> **What is being asked**
Reproduce the listing below without any change.

> **Supplied information**
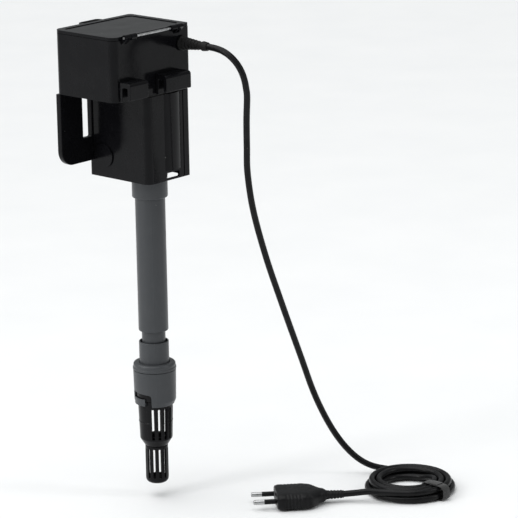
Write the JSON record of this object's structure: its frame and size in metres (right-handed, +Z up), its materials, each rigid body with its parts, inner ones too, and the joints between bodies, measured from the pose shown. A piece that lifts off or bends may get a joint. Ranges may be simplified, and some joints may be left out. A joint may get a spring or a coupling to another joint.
{
  "type": "internal aquarium filter pump",
  "caption": "Black hang-on internal aquarium filter pump with a slotted guard, telescopic suction tube, slotted strainer and coiled mains lead.",
  "frame": {"origin": "middle of the right hook's seat, where it rests on the pane's top edge", "axes": "+Z up along the suction tube, +X along the pane to the right as seen from behind the tank, +Y into the tank"},
  "size_m": [0.2367, 0.2385, 0.3904],
  "materials": {
    "housing": "semi-gloss moulded",
    "tube": "satin moulded",
    "strainer": "satin moulded",
    "dark_plastic": "matt moulded",
    "potting": "matt epoxy",
    "rubber": "matt",
    "cord": "satin",
    "plug": "satin moulded",
    "tie": "woven",
    "ceramic": "smooth white",
    "magnet": "sintered ferrite",
    "lamination": "stacked laminations",
    "copper": "enamelled wire",
    "steel": "bright",
    "sponge": "open-cell foam",
    "carbon": "fleece over granules"
  },
  "bodies": {
    "case": {"filter_case": "housing", "lid_hinge_pin": "steel", "hanger_hook_right": "housing", "hanger_hook_left": "housing", "hanger_screw_1": "steel", "hanger_screw_2": "steel", "hanger_screw_3": "steel", "hanger_screw_4": "steel", "media_grate": "dark_plastic", "carbon_cartridge": "carbon", "filter_sponge": "sponge", "pump_chamber": "housing", "chamber_seal": "rubber", "case_screw_1": "steel", "case_screw_2": "steel", "splash_guard": "housing", "motor_body": "potting", "motor_cap": "potting", "stator_core": "lamination", "motor_coil": "copper", "volute_cover": "housing", "ceramic_shaft": "ceramic", "shaft_bush_bottom": "rubber", "shaft_bush_top": "rubber", "riser_tube": "dark_plastic", "socket_collar": "tube", "main_tube": "tube", "motor_lead": "cord", "cord_gland": "rubber", "power_cord": "cord", "cord_coil": "cord", "coil_tie": "tie", "cord_tail": "cord", "plug_body": "plug", "plug_pin_1": "steel", "plug_pin_2": "steel"},
    "lid_leaf": {"lid": "housing"},
    "rotor": {"impeller": "ceramic", "rotor_magnet": "magnet"},
    "flow_valve": {"flow_knob": "dark_plastic"},
    "drop_tube": {"inner_tube": "tube", "strainer_sleeve": "tube", "collar_cap": "tube"},
    "lock_ring": {"collar_ring": "tube"},
    "strainer": {"strainer_cage": "strainer", "strainer_tip": "strainer"}
  },
  "joints": [
    {"name": "lid_hinge", "type": "hinge", "parent": "case", "child": "lid_leaf", "pos_m": [0, 0.003, 0.038], "axis": [1, 0, 0], "range_deg": [0, 100]},
    {"name": "rotor_spin", "type": "hinge", "parent": "case", "child": "rotor", "pos_m": [0, 0.0285, -0.05], "axis": [0, 0, 1], "continuous": true},
    {"name": "flow_turn", "type": "hinge", "parent": "case", "child": "flow_valve", "pos_m": [-0.013, 0.015, 0.0184], "axis": [0, 0, 1], "range_deg": [0, 90]},
    {"name": "tube_slide", "type": "slide", "parent": "case", "child": "drop_tube", "axis": [0, 0, 1], "range_m": [-0.0112, 0.0087]},
    {"name": "ring_turn", "type": "hinge", "parent": "drop_tube", "child": "lock_ring", "pos_m": [0, 0.0285, -0.242], "axis": [0, 0, -1], "range_deg": [0, 18]},
    {"name": "strainer_pull", "type": "slide", "parent": "drop_tube", "child": "strainer", "axis": [0, 0, -1], "range_m": [0, 0.01]}
  ]
}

> **Solution to the problem**
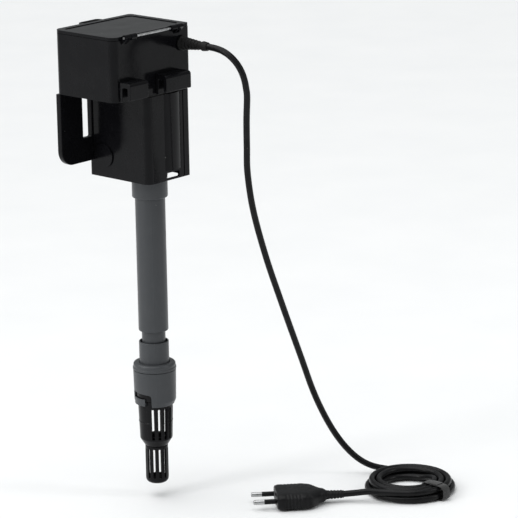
Write the JSON record of this object's structure: its frame and size in metres (right-handed, +Z up), its materials, each rigid body with its parts, inner ones too, and the joints between bodies, measured from the pose shown. A piece that lifts off or bends may get a joint. Ranges may be simplified, and some joints may be left out. A joint may get a spring or a coupling to another joint.
{
  "type": "internal aquarium filter pump",
  "caption": "Black hang-on internal aquarium filter pump with a slotted guard, telescopic suction tube, slotted strainer and coiled mains lead.",
  "frame": {"origin": "middle of the right hook's seat, where it rests on the pane's top edge", "axes": "+Z up along the suction tube, +X along the pane to the right as seen from behind the tank, +Y into the tank"},
  "size_m": [0.2367, 0.2385, 0.3904],
  "materials": {
    "housing": "semi-gloss moulded",
    "tube": "satin moulded",
    "strainer": "satin moulded",
    "dark_plastic": "matt moulded",
    "potting": "matt epoxy",
    "rubber": "matt",
    "cord": "satin",
    "plug": "satin moulded",
    "tie": "woven",
    "ceramic": "smooth white",
    "magnet": "sintered ferrite",
    "lamination": "stacked laminations",
    "copper": "enamelled wire",
    "steel": "bright",
    "sponge": "open-cell foam",
    "carbon": "fleece over granules"
  },
  "bodies": {
    "case": {"filter_case": "housing", "lid_hinge_pin": "steel", "hanger_hook_right": "housing", "hanger_hook_left": "housing", "hanger_screw_1": "steel", "hanger_screw_2": "steel", "hanger_screw_3": "steel", "hanger_screw_4": "steel", "media_grate": "dark_plastic", "carbon_cartridge": "carbon", "filter_sponge": "sponge", "pump_chamber": "housing", "chamber_seal": "rubber", "case_screw_1": "steel", "case_screw_2": "steel", "splash_guard": "housing", "motor_body": "potting", "motor_cap": "potting", "stator_core": "lamination", "motor_coil": "copper", "volute_cover": "housing", "ceramic_shaft": "ceramic", "shaft_bush_bottom": "rubber", "shaft_bush_top": "rubber", "riser_tube": "dark_plastic", "socket_collar": "tube", "main_tube": "tube", "motor_lead": "cord", "cord_gland": "rubber", "power_cord": "cord", "cord_coil": "cord", "coil_tie": "tie", "cord_tail": "cord", "plug_body": "plug", "plug_pin_1": "steel", "plug_pin_2": "steel"},
    "lid_leaf": {"lid": "housing"},
    "rotor": {"impeller": "ceramic", "rotor_magnet": "magnet"},
    "flow_valve": {"flow_knob": "dark_plastic"},
    "drop_tube": {"inner_tube": "tube", "strainer_sleeve": "tube", "collar_cap": "tube"},
    "lock_ring": {"collar_ring": "tube"},
    "strainer": {"strainer_cage": "strainer", "strainer_tip": "strainer"}
  },
  "joints": [
    {"name": "lid_hinge", "type": "hinge", "parent": "case", "child": "lid_leaf", "pos_m": [0, 0.003, 0.038], "axis": [1, 0, 0], "range_deg": [0, 100]},
    {"name": "rotor_spin", "type": "hinge", "parent": "case", "child": "rotor", "pos_m": [0, 0.0285, -0.05], "axis": [0, 0, 1], "continuous": true},
    {"name": "flow_turn", "type": "hinge", "parent": "case", "child": "flow_valve", "pos_m": [-0.013, 0.015, 0.0184], "axis": [0, 0, 1], "range_deg": [0, 90]},
    {"name": "tube_slide", "type": "slide", "parent": "case", "child": "drop_tube", "axis": [0, 0, 1], "range_m": [-0.0112, 0.0087]},
    {"name": "ring_turn", "type": "hinge", "parent": "drop_tube", "child": "lock_ring", "pos_m": [0, 0.0285, -0.242], "axis": [0, 0, -1], "range_deg": [0, 18]},
    {"name": "strainer_pull", "type": "slide", "parent": "drop_tube", "child": "strainer", "axis": [0, 0, -1], "range_m": [0, 0.01]}
  ]
}